Labour's finance and economy spokesperson Barbara Edmonds said “Governments should be judged on whether families are better off. Today’s data confirms what people are already feeling: Christopher Luxon is making things worse, not better".
“Christopher Luxon has no idea what life is like for most New Zealanders,” Edmonds said.
“So, when he stands up and says, ‘the economy is turning a corner,’ let’s be clear about what he really means: the economy is working for a few - not for the rest of New Zealand.”
5 Comments
Hmmm...have our esteemed economists all become cynical bears? Perhaps the upper echelons are making their bonus targets too onerous.
"While we acknowledge that today’s strong GDP may spook markets further, we must stress how noisy GDP data are, and that GDP is only one of a myriad of inputs that influence the interest rate outlook.
'Spook markets' is appropriate. Boogeymen seem to be everywhere.
I had to laugh when I read that as well.
Like goldilocks complaining that the porridge was to hot or cold and not just right.
Anyone else think maybe the IR trading desks have been caught off guard here?

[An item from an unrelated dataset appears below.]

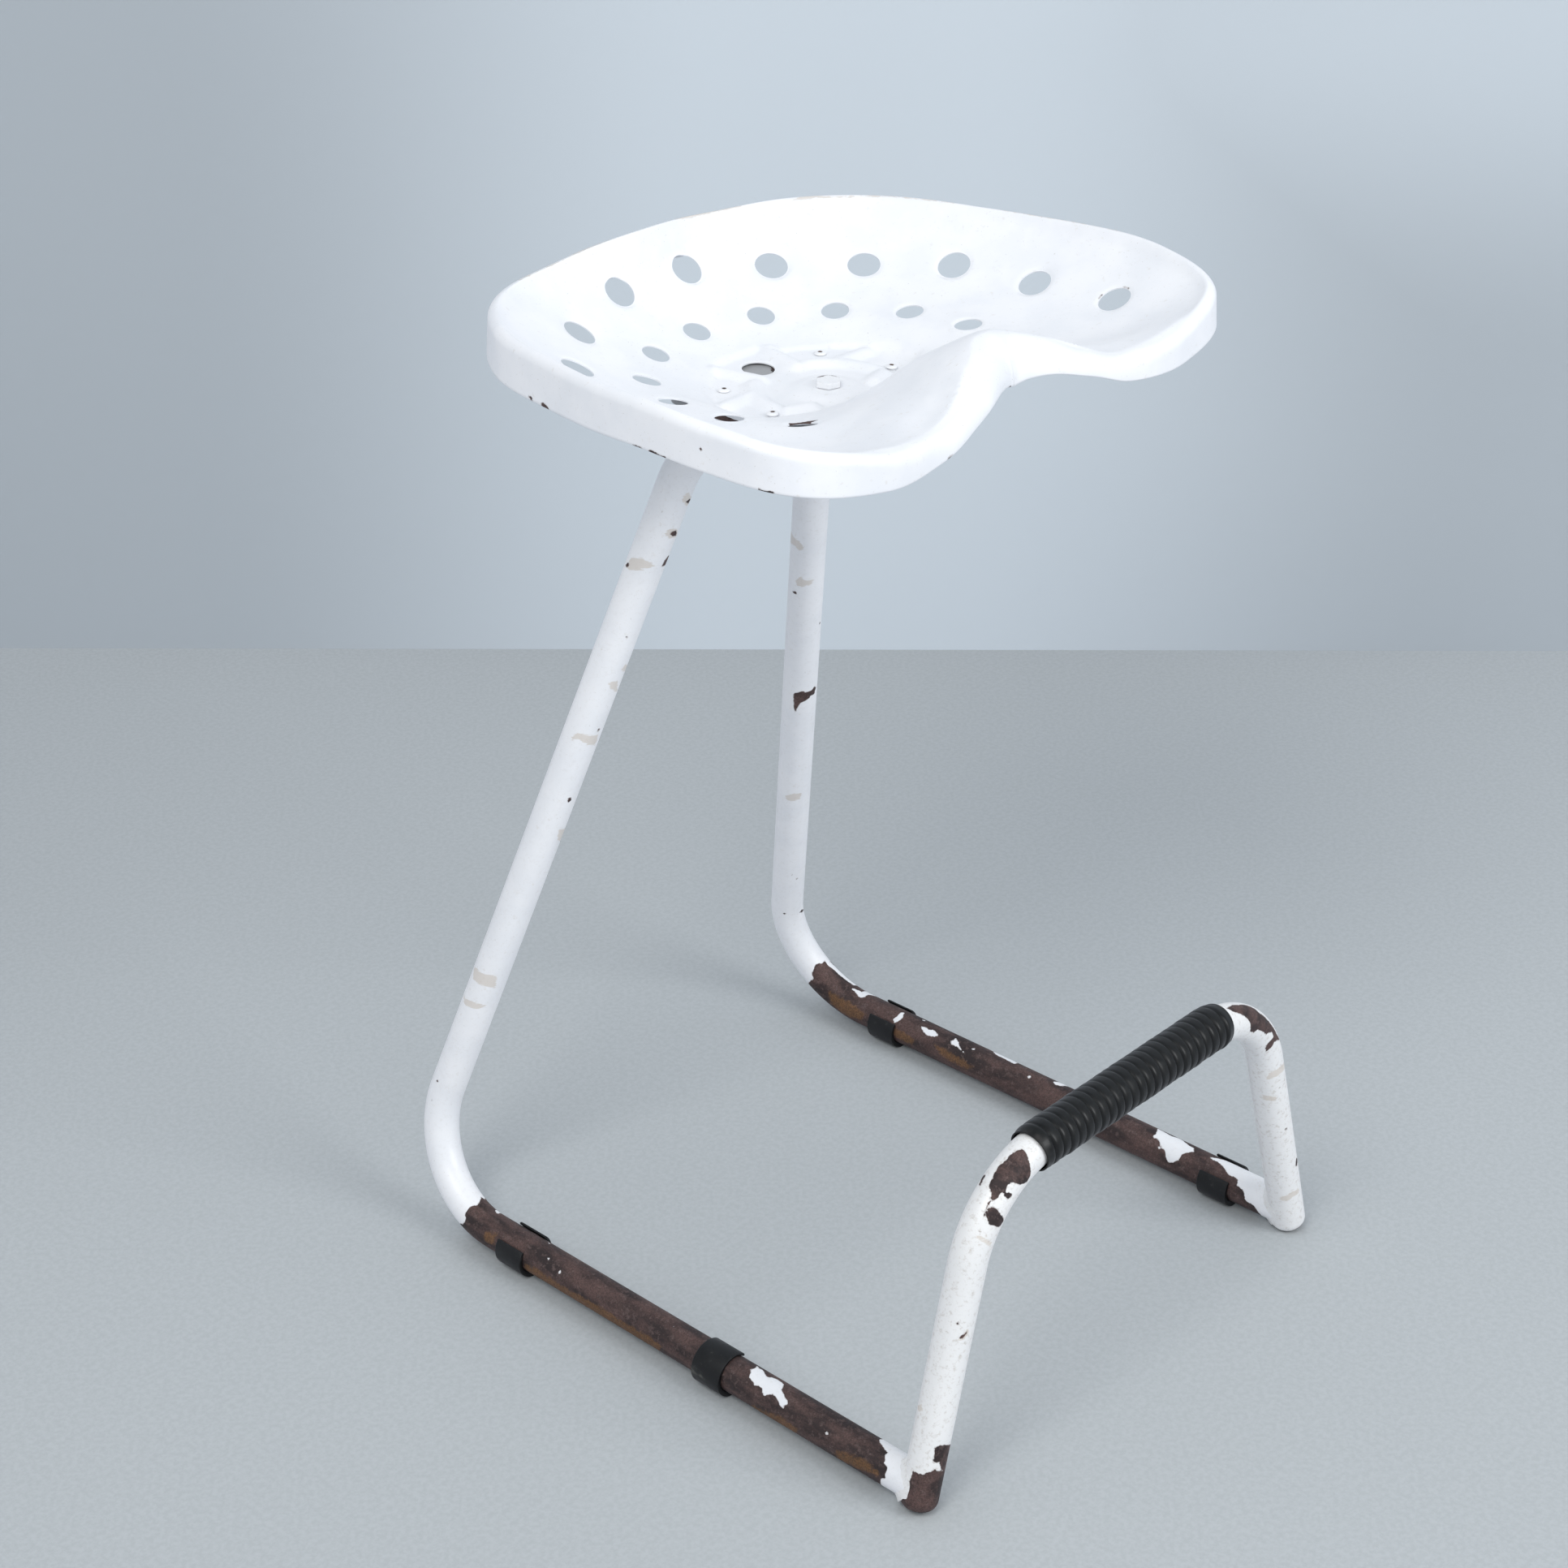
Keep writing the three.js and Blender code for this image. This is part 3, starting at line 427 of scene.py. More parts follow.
# Sizes that several pieces share, in millimetres, the same as the CAD's
tube = {"radius": 12.5, "wall": 1.8, "sides": 80, "step": 1.5, "turn": 2 * math.pi * 12.5, "settle": 40.0}
stand = {"front": -231.6, "runnerHeight": 16.5, "runnerFrontHalf": 201.4, "runnerRearHalf": 198.5,
         "runnerLength": 484.0, "rearBend": 68.0, "armHalf": 56.3, "armBend": 60.0, "armCornerBack": 58.6,
         "armFrontReach": 34.0}
seat = {"middle": 33.4, "floor": 623.5, "depth": 70.0, "halfWidth": 219.5, "sheet": 2.0, "rimRoll": 6.3,
        "flangeDepth": 22.5, "flangeFlare": 15.3}
plate = {"top": 621.2, "thick": 4.0, "halfWidth": 72.0, "front": -26.0, "back": 74.0, "corner": 10.0, "bevel": 0.5,
         "spacing": 4.0}
stand["armHeight"] = plate["top"] - plate["thick"] - 0.3 - tube["radius"]


# Footrest loop: half of the corners' distance, height of its bar, lean of its legs, and how its leg ends are made
footrest = {"height": 218.0, "half": 144.1, "lean": 3.9, "bend": 76.0, "endRound": 8.0, "endWall": 3.0, "vent": 2.5}


# The three places that runner and front leg share on one side: their meeting, the runner's rear end, the leg's top
def sidePlaces(side):
    mirror = np.array([side, 1, 1])
    return [np.array(place) * mirror for place in (
        [stand["runnerFrontHalf"], stand["front"], stand["runnerHeight"]],
        [stand["runnerRearHalf"], stand["front"] + stand["runnerLength"], stand["runnerHeight"]],
        [footrest["half"], stand["front"] + footrest["lean"], footrest["height"]])]


# How far a line from each rim point, in the runner's way w, runs to meet the leg's cylinder of axis x and radius r:
# with q the rim point and v the way, both less their parts along x, it solves |q + t v| = r
def reachLeg(rim, way, legAxis):
    across = rim - dot(rim, legAxis) * legAxis
    flatWay = way - np.dot(way, legAxis) * legAxis
    a, b = np.dot(flatWay, flatWay), dot(across, flatWay)[:, 0]
    c = dot(across, across)[:, 0] - tube["radius"] ** 2
    return (-b + np.sqrt(np.maximum(b * b - a * c, 0))) / a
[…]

Toplis finally starting to talk some sense.
so many false dawns
so many dried and dead green shoots
better to perhaps wait till 2026H2 , and then election time and no one will commit or spend anything
recovery is possibly at 2027 story from where I observe and we will know by property market next summer plus xmas 26 spending results. Be wary of eventual capitulation spending due to just not spending creating a falso unsustainable blip. i feel 2026 xmas will be a high food spend but low retail
We all know (or should) that GDP does not measure or reflect the real economy.......but it is the measure chosen for reasons.